[DATA FOR THIS TASK]
◆ ◆ ◆ ◆ ◆
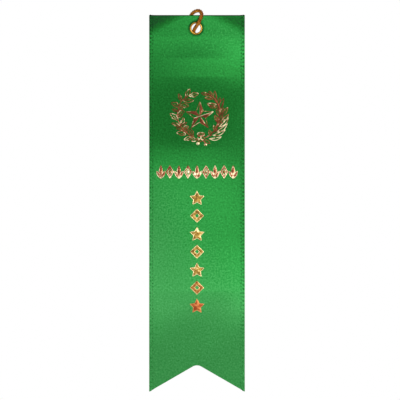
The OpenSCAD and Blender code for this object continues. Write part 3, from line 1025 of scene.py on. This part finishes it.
# %% The star
star_low, star_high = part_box("foil_star")
star_r = (star_high.x - star_low.x) / 2 / math.cos(math.radians(18)) / MM
star_centre = ((star_low.x + star_high.x) / 2, star_high.z - star_r * MM)
star_root_share = 0.42
star_edge = (0.28, 0.40)
star_ridge = (0.26, 0.36)
painted_highlight_ridge = (0.26, 0.95)
painted_highlight_line = (0.30, 0.92)
star_inset = 0.97
star_hub = 0.02
short_of_tip = 0.9


def star_points(r, share=star_root_share):
    """A star's ten corners, anticlockwise from its top tip: tips at even places, roots between."""
    a = np.radians(90 + 36 * np.arange(10))
    reach = np.where(np.arange(10) % 2 == 0, r, r * share)
    return np.column_stack([reach * np.cos(a), reach * np.sin(a)])


# Each kind of line is (width, painted highlight). The ridge of the right arm has the most painted highlight.
corners = star_points(star_r)
plates, lines = [], [(finer(corners), True, *star_edge)]
for tip in range(0, 10, 2):
    solid_half = np.array([(0, 0), corners[tip - 1], corners[tip]])
    middle = solid_half.mean(axis=0)
    plates.append((*plate(middle + star_inset * (solid_half - middle)), 0.0))
    ridge = finer([star_hub * corners[tip], corners[tip]], closed=False)
    lines.append((ridge, False, *(painted_highlight_ridge if tip == 8 else star_ridge)))
# Two more lines in painted highlight: along the lower-left arm's edge, and from the left root in towards the
# middle
for a, b in ((short_of_tip * corners[4], corners[5]), (corners[3], star_hub * corners[3])):
    lines.append((finer([a, b], closed=False), False, *painted_highlight_line))
print(f"star of {star_r:.2f} mm, {len(plates)} solid halves")
pressed_mark("star_mark", "foil_star", copper_foil, star_centre, plates, lines)

# %% [markdown]
# ### The wreath
# Two branches rise from a tie. The left one has broad lobed leaves, and the right one has slim pointed
# leaves that bow round the wreath. Only stems, outlines and midribs are pressed, so the satin shows
# through every leaf. Small berries sit on both stems, more of them on the left one.

# %% The two branches, as (foot, tip, width, bow, painted highlight), in millimetres from the star's middle
stem_line = 0.62
leaf_line = 0.44
rib_line = 0.34
stem_step = 0.5
stem_painted_highlight = 0.34
rib_dimmer = 0.12
rib_from = 0.2
rib_to = 0.65
berry_painted_highlight = 0.62
berry_d = 0.8
first_berry = 4
# The leaves and berries paler than the stem carry painted highlight, most of all the lower right leaves
branches = {
    "wreath_left": dict(lobes=2, berry_every=9, stem=[
        (-2.8, -11.5), (-5.8, -9.8), (-8.4, -7.6), (-10.6, -4.4),
        (-11.9, -0.1), (-11.2, 4.8), (-9.6, 8.1), (-6.8, 10.4)], leaves=[
        ((-7.5, 9.6), (-5.5, 14.4), 2.5, 0.1, 0.36), ((-5.6, 10.7), (-0.8, 12.0), 2.5, 0.0, 0.62),
        ((-9.6, 8.0), (-11.3, 11.9), 1.7, -0.1, 0.28), ((-8.8, 8.3), (-3.4, 8.3), 2.1, 0.2, 0.40),
        ((-10.9, 4.8), (-15.0, 7.1), 2.6, 0.2, 0.26), ((-10.4, 5.4), (-6.0, 5.4), 2.4, -0.3, 0.42),
        ((-11.8, 1.0), (-8.2, 2.6), 2.3, 0.0, 0.36), ((-11.6, -2.2), (-15.7, 1.4), 2.7, 0.2, 0.46),
        ((-10.4, -4.6), (-8.6, -0.8), 2.0, 0.4, 0.56), ((-10.6, -5.6), (-14.9, -3.8), 1.7, 0.3, 0.36),
        ((-9.2, -6.4), (-5.9, -5.6), 2.0, 0.0, 0.42), ((-7.4, -9.7), (-12.2, -8.8), 2.6, 0.3, 0.46),
        ((-3.6, -10.6), (-5.2, -6.6), 2.0, 0.0, 0.34), ((-4.0, -11.6), (-8.4, -12.4), 2.1, 0.2, 0.62),
        ((-11.4, 3.4), (-9.2, 3.9), 1.5, 0.0, 0.24), ((-12.0, -0.6), (-9.4, 0.5), 1.5, 0.0, 0.40),
        ((-10.2, -4.6), (-7.0, -3.4), 1.4, 0.2, 0.30), ((-6.6, -8.9), (-7.2, -6.0), 1.6, 0.0, 0.26),
        ((-8.6, -7.2), (-12.4, -6.4), 1.6, 0.2, 0.24), ((-12.0, 2.6), (-14.6, 3.6), 1.5, 0.0, 0.30)]),
    "wreath_right": dict(lobes=0, berry_every=22, stem=[
        (2.6, -11.6), (5.6, -9.8), (8.4, -6.4), (9.8, -2.0),
        (10.6, 2.6), (9.6, 6.4), (7.4, 9.8), (4.2, 11.8)], leaves=[
        ((4.8, 11.4), (0.7, 12.3), 1.4, 0.0, 0.20), ((6.4, 10.4), (4.9, 13.3), 1.5, 0.0, 0.24),
        ((9.0, 7.0), (8.0, 13.5), 1.7, -0.4, 0.26), ((7.0, 9.2), (2.6, 9.7), 1.5, 0.2, 0.50),
        ((8.8, 6.2), (3.9, 6.7), 1.7, -0.4, 0.50), ((8.8, 4.6), (4.4, 6.2), 1.2, -0.5, 0.30),
        ((11.0, 3.2), (12.7, 9.6), 1.8, -0.4, 0.26), ((9.8, 5.2), (10.8, 9.8), 1.4, -0.2, 0.26),
        ((10.8, -0.2), (8.7, 3.6), 1.5, 0.0, 0.34), ((11.5, 0.2), (14.9, 4.7), 1.6, 0.2, 0.28),
        ((9.7, -3.6), (8.0, 0.5), 1.5, 0.0, 0.28), ((11.6, -2.2), (15.3, 1.0), 1.4, 0.4, 0.56),
        ((10.3, -5.7), (15.1, -0.9), 1.5, 0.5, 0.66), ((9.0, -8.4), (14.6, -4.0), 1.5, 0.6, 0.72),
        ((6.9, -10.2), (13.5, -7.2), 1.4, 0.7, 0.74), ((4.9, -12.0), (11.5, -10.9), 1.3, 0.7, 0.76),
        ((8.6, -8.0), (7.3, -5.0), 1.4, 0.0, 0.36), ((5.9, -10.6), (5.0, -7.4), 1.5, 0.0, 0.40),
        ((9.9, -3.4), (12.2, 0.2), 1.2, 0.2, 0.26), ((10.6, 0.6), (12.7, 4.4), 1.2, 0.0, 0.24),
        ((10.2, 3.0), (9.3, 7.0), 1.2, 0.0, 0.24), ((9.2, -5.6), (11.6, -2.8), 1.1, 0.2, 0.28),
        ((9.6, -4.0), (9.3, -0.4), 1.1, 0.0, 0.24), ((7.2, -8.6), (9.6, -6.0), 1.1, 0.2, 0.34)]),
}

# %% Pressing the branches
for name, plan in branches.items():
    stem = smooth_route(np.insert(np.array(plan["stem"]), 1, 0, axis=1), stem_step)[0][:, ::2]
    drawn = [(stem, False, stem_line, stem_painted_highlight)]
    for foot, tip, width, bow, painted_highlight in plan["leaves"]:
        drawn.append((leaf_between(foot, tip, width, bow, plan["lobes"]), True, leaf_line, painted_highlight))
        rib = np.array([[1 - rib_from, rib_from], [1 - rib_to, rib_to]]) @ np.array([foot, tip], float)
        drawn.append((finer(rib, closed=False), False, rib_line, painted_highlight - rib_dimmer))
    berries = [(*plate(oval_outline(*place, berry_d, berry_d, 8)), berry_painted_highlight)
               for place in stem[first_berry::plan["berry_every"]]]
    pressed_mark(name, f"foil_{name}", copper_foil, star_centre, berries, drawn)
    print(f"{name}: {len(plan['leaves'])} leaves and {len(berries)} berries")

# %% The tie: a bow, two straps, two leaves and two drops bright with painted highlight
tie_lines = [
    (oval_outline(0.6, -9.6, 3.9, 1.9), True, 0.6),
    (oval_outline(0.6, -9.8, 2.5, 0.9), True, 0.5),
    (oval_outline(-0.3, -11.4, 1.7, 1.5), True, 0.6),
    (oval_outline(1.5, -11.6, 1.9, 1.4), True, 0.4),
    (oval_outline(0.5, -12.9, 1.6, 1.2), True, 0.35),
    (finer([(-0.2, -12.2), (-1.0, -13.2), (-0.8, -14.2)], closed=False), False, 0.6),
    (finer([(1.5, -12.2), (2.2, -13.4), (2.8, -14.4)], closed=False), False, 0.5),
    (moved(leaf_outline(3.9, 1.5), -118, (2.0, -12.6)), True, 0.3),
    (moved(leaf_outline(3.4, 1.3), 108, (-1.2, -12.2)), True, 0.5),
]
tie_lines = [(outline, closed, leaf_line, painted_highlight) for outline, closed, painted_highlight in tie_lines]
drop_crown = 0.2
# The drops are pale with painted highlight
drop_painted_highlight = 0.9
drops = [(*plate(oval_outline(*oval), drop_crown), drop_painted_highlight)
         for oval in ((-1.0, -14.5, 1.8, 1.5), (3.0, -15.1, 1.6, 1.3))]
pressed_mark("wreath_tie", "foil_wreath_tie", copper_foil, star_centre, drops, tie_lines)
print("wreath and tie pressed")

# %% [markdown]
# ### The row and the column
# The row alternates sprigs and open lozenges, and the column stars and open lozenges. Each mark stands
# where its node does in the frame. A pale line of painted highlight runs round every edge. In the row,
# each mark's foil is paler at its foot and darker at its top, painted light and shade.

# %% Marks of the row
row_line = 0.30
row_painted_highlight = 0.30
# The pale line round each edge is painted highlight
row_line_painted_highlight = 0.72
# Painted light: the row's marks paler at the foot and darker at the top
row_painted_gradient = (0.34, -0.24)
leaf_w = 1.9
side_leaf_w = 1.4
side_leaf_share = 0.66
side_leaf_turn = 30
lozenge_half = 2.0
lozenge_hole = 0.58
boss = (1.2, 1.6)
boss_painted_highlight = 0.4


def stands_at(name):
    """Where a mark's node is: the middle of its box in metres, and how tall it is in millimetres."""
    low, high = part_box(name)
    return ((low.x + high.x) / 2, (low.z + high.z) / 2), (high.z - low.z) / MM


for number in range(1, 10):
    centre, tall = stands_at(f"foil_row_{number}")
    foot = (0, -tall / 2)
    if number % 2:
        outlines = [moved(leaf_outline(tall, leaf_w), 0, foot)]
        outlines += [moved(leaf_outline(side_leaf_share * tall, side_leaf_w), turn, foot)
                     for turn in (-side_leaf_turn, side_leaf_turn)]
        plates = [(*plate(outline), row_painted_highlight) for outline in outlines]
        lines = [(outline, True, row_line, row_line_painted_highlight) for outline in outlines]
    else:
        lozenge = np.array([(0, tall / 2), (-lozenge_half, 0), foot, (lozenge_half, 0)])
        plates = [(*band(lozenge, lozenge_hole), row_painted_highlight),
                  (*plate(oval_outline(0, 0, *boss, 12)), boss_painted_highlight)]
        lines = [(finer(lozenge * share), True, row_line, row_line_painted_highlight) for share in (1, 0.56)]
    pressed_mark(f"row_mark_{number}", f"foil_row_{number}", copper_foil, centre,
                 plates, lines, fade=row_painted_gradient)

# %% Marks of the column: the lowest two are warmer
column_line = 0.34
column_painted_highlight = 0.32
# The pale line round each edge is painted highlight
column_line_painted_highlight = 0.9
column_root_share = 0.50
column_hole = 0.4
# The same painted gradient, weaker, in the column
column_painted_gradient = (0.05, -0.08)
column_warmth = {6: 0.35, 7: 0.9}
# A star's lower tips are this far below its middle, when its top tip is 1 above it.
foot_share = math.cos(math.radians(36))
for number in range(1, 8):
    centre, tall = stands_at(f"foil_column_{number}")
    if number % 2:
        reach = tall / (1 + foot_share)
        outline = star_points(reach, column_root_share) - (0, tall / 2 - reach * foot_share)
        outline = outline - (0, (outline[:, 1].max() + outline[:, 1].min()) / 2)
        plates = [(*plate(outline), column_painted_highlight)]
        lines = [(finer(outline), True, column_line, column_line_painted_highlight)]
    else:
        outline = np.array([(0, 1), (-1, 0), (0, -1), (1, 0)]) * tall / 2
        plates = [(*band(outline, column_hole), column_painted_highlight)]
        lines = [(finer(outline * share), True, column_line, column_line_painted_highlight) for share in (1, 0.39)]
    pressed_mark(f"column_mark_{number}", f"foil_column_{number}", gold_foil, centre,
                 plates, lines, fade=column_painted_gradient, warm=column_warmth.get(number, 0.0))
print("nine marks in the row and seven in the column")
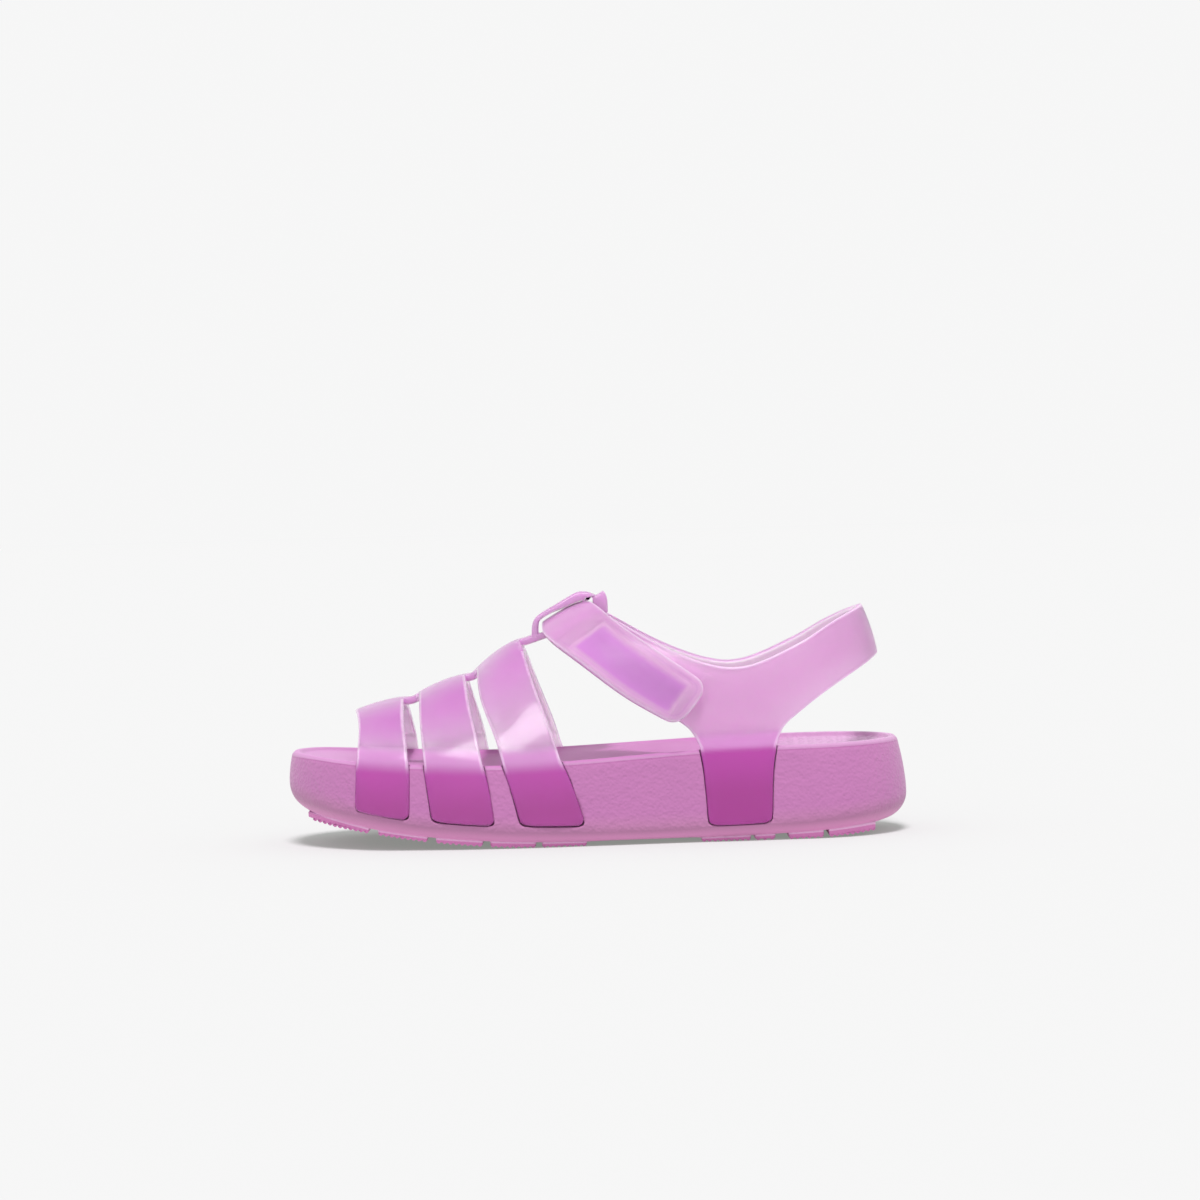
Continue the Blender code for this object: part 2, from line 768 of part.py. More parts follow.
◆ ◆ ◆ ◆ ◆
[TASK INSTRUCTIONS]
List all lines from the entries that include the word "Blender".

[WORKED ANSWER]
The OpenSCAD and Blender code for this object continues. Write part 3, from line 1025 of scene.py on. This part finishes it.
Continue the Blender code for this object: part 2, from line 768 of part.py. More parts follow.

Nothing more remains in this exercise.